Nori sheets – Dried seaweed pressed into square sheets. Used for nori rolls, soups and Japanese cuisine.

Paring knife – A short knife used for paring and trimming fruits and vegetables. Its blade is usually 2 to 4 inches long.

Parmigiano-Reggiano – The king of Italian hard-grating cheeses made from cow’s milk. Once you have tasted this cheese grated over the top of a pasta dish you will always have it on hand!

Poach – To cook completely submerged in barely simmering liquid.

Quiche – Originally a pie made with a butter crust and filled with eggs beaten with heavy cream and very smoky bacon. American cooks have created a plethora of recipes for quiche.

Ramekin – A small, ovenproof dish, usually ceramic.

Roux – A mixture of flour and butter used to thicken sauces, soups, and gravies. Usually the butter is cooked with the flour in a heavy-bottomed pan over medium heat. Most roux are white roux, made by cooking the flour for only a minute or two. Brown roux—made by cooking the flour until pale brown to dark brown—is also used in many recipes, especially Cajun cooking.

Sauté – To cook over high heat in a small amount of fat in a sauté pan or skillet.

Scald – To heat milk just below the boiling point. Or, to immerse a vegetable or fruit in boiling water in order to remove its skin easily.

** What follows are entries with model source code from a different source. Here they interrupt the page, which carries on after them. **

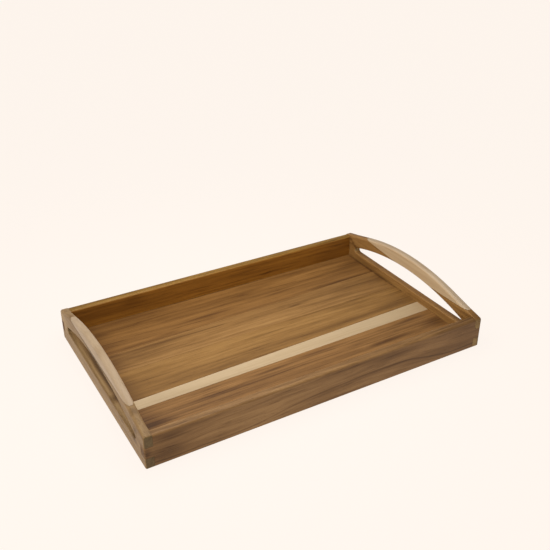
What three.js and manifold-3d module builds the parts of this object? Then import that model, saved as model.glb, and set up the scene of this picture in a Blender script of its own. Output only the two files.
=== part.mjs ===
// A wooden serving tray: two long walls and two arched end panels, finger-jointed at the corners,
// around a floor of edge-glued boards whose tongue sits in a groove. Each end panel is a teak board
// with a hand slot through it and a cap of light wood glued along the top of its arch, and one light
// strip is glued between two of the floor's teak boards.
//
// Millimetres, +Z up. X runs along the tray, from the left end panel to the right one, and Y runs
// across it, from the front wall to the back wall. The origin is under the tray's middle, on the
// surface that it stands on.

import * as THREE from 'three';
import { mergeVertices } from 'three/addons/utils/BufferGeometryUtils.js';
import Module from 'manifold-3d';

const wasm = await Module();
wasm.setup();

// Driving dimensions: the whole tray.
const LENGTH = 508;
const WIDTH = 320;
const WALL_HEIGHT = 46.2;
const ARCH_HEIGHT = 74;
const ARCH_RADIUS = 405;
const LONG_WALL_THICKNESS = 12;
const END_PANEL_THICKNESS = 11;

// Driving dimensions: the floor, the tongue round its edge and the groove that holds the tongue.
const GROOVE_BOTTOM = 4;
const GROOVE_TOP = 9;
const GROOVE_DEPTH = 5;
const FLOOR_THICKNESS = 7.8;
const TONGUE_THICKNESS = 4.8;
const TONGUE_END_CLEARANCE = 0.5;
const FLOOR_SHOULDER_CLEARANCE = 0.3;
const SEAM_GAP = 0.1;

// The floor's seams, from front to back. Each runs straight from the left end to the right end,
// and none is quite square to the ends, so the light strip is a long wedge.
const SEAMS = [
  { left: -67.8, right: -61.6 },
  { left: -49.6, right: -35.6 },
  { left: 16, right: 20 },
  { left: 62, right: 78 },
];

// Driving dimensions: the hand slots and the caps.
const SLOT_BOTTOM = 23.2;
const SLOT_ARCH_RADIUS = 405;
const SLOT_END_RADIUS = 4.8;
const HANDLE_DEPTH = 20.4;
const CAP_GAP = 0.3;
const CAP_LINES = {
  left: { lowestY: 0, lowestZ: 58, radius: 30000 },
  right: { lowestY: -85, lowestZ: 50.1, radius: 1700 },
};

// Driving dimensions: rounded edges.
const HANDLE_EDGE_RADIUS = 4;
const SLOT_EDGE_RADIUS = 1.5;
const WALL_TOP_RADIUS = 3;
const INNER_CORNER_RADIUS = 0.8;
const BOTTOM_EDGE_RADIUS = 1.5;
const UPRIGHT_EDGE_RADIUS = 2;

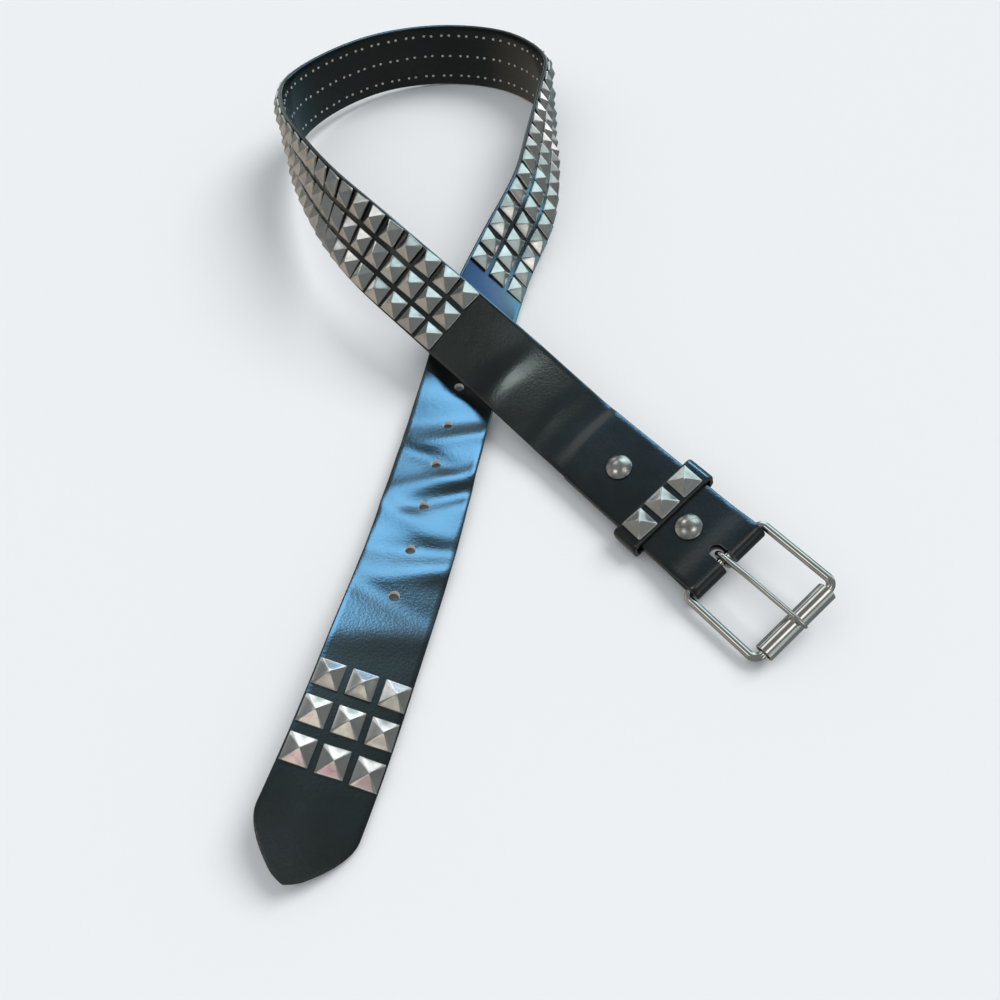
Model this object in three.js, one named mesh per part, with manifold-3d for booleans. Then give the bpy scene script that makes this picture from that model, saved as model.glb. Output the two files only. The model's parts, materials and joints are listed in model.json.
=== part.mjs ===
// A studded leather belt, lying in one loop whose two strands cross.
// Millimetres, +Z up. The floor is Z = 0, and the pointed tip is towards -Y.
import * as THREE from "three";
import { mergeVertices } from "three/addons/utils/BufferGeometryUtils.js";
import Module from "manifold-3d";

const wasm = await Module();
wasm.setup();

// Strap
const strapLength = 1130; // pointed tip to the buckle's rear bar, along the strap
const strapWidth = 38;
const leather = 2.5;
const seatGap = 0.35; // between the leather and a metal piece that sits on it
const layerGap = 0.3; // between two layers of leather, and round a bar or a post
const stationStep = 7.8; // spacing of the sections along the strap
const spansAcross = 4;
const halfWidth = strapWidth / 2;

// Pointed tail
const pointLength = 20;
const pointBluntness = 2.4; // half width of the tip's blunt end
const pointFullness = 1.75; // exponent of the outline: 1 is a triangle, 2 is a full arch
const pointSections = 8;
const pointCrowding = 1.3; // exponent that crowds the sections towards the tip

// Holes, counted from the one nearest the tip
const holeCount = 6;
const holeRadius = 2.3;
const holeSides = 16;
const firstHole = 110;
const holePitch = 23.1;

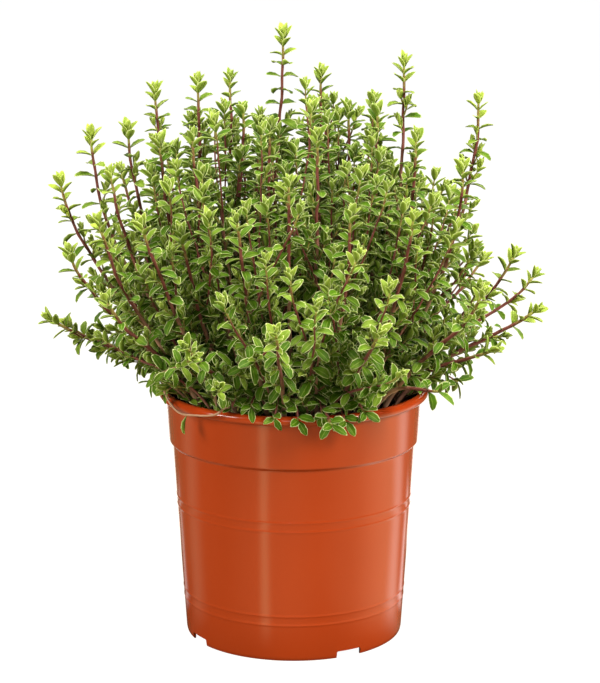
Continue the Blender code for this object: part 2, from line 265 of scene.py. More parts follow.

Simmer – To maintain the temperature of a liquid just below boiling.

Tamarind paste – A product from the ripe bean pods of the tamarind tree. It can be purchased as pulp or in the more convenient form of tamarind concentrate ready to use.

White sauce – Traditional white sauces are divided into two types: those based on béchamel sauce and those based on velouté sauce. A basic béchamel sauce is made by adding hot milk to a white roux, and a basic veloute sauce is made by adding hot broth to a white roux.

Zest – The thin, brightly colored outer part of the rind of citrus fruits. The oils make it ideal for use as a flavoring. Remove the zest with a grater, citrus zester, or vegetable peeler. Be careful to remove only the colored layer, not the bitter-white pith beneath it.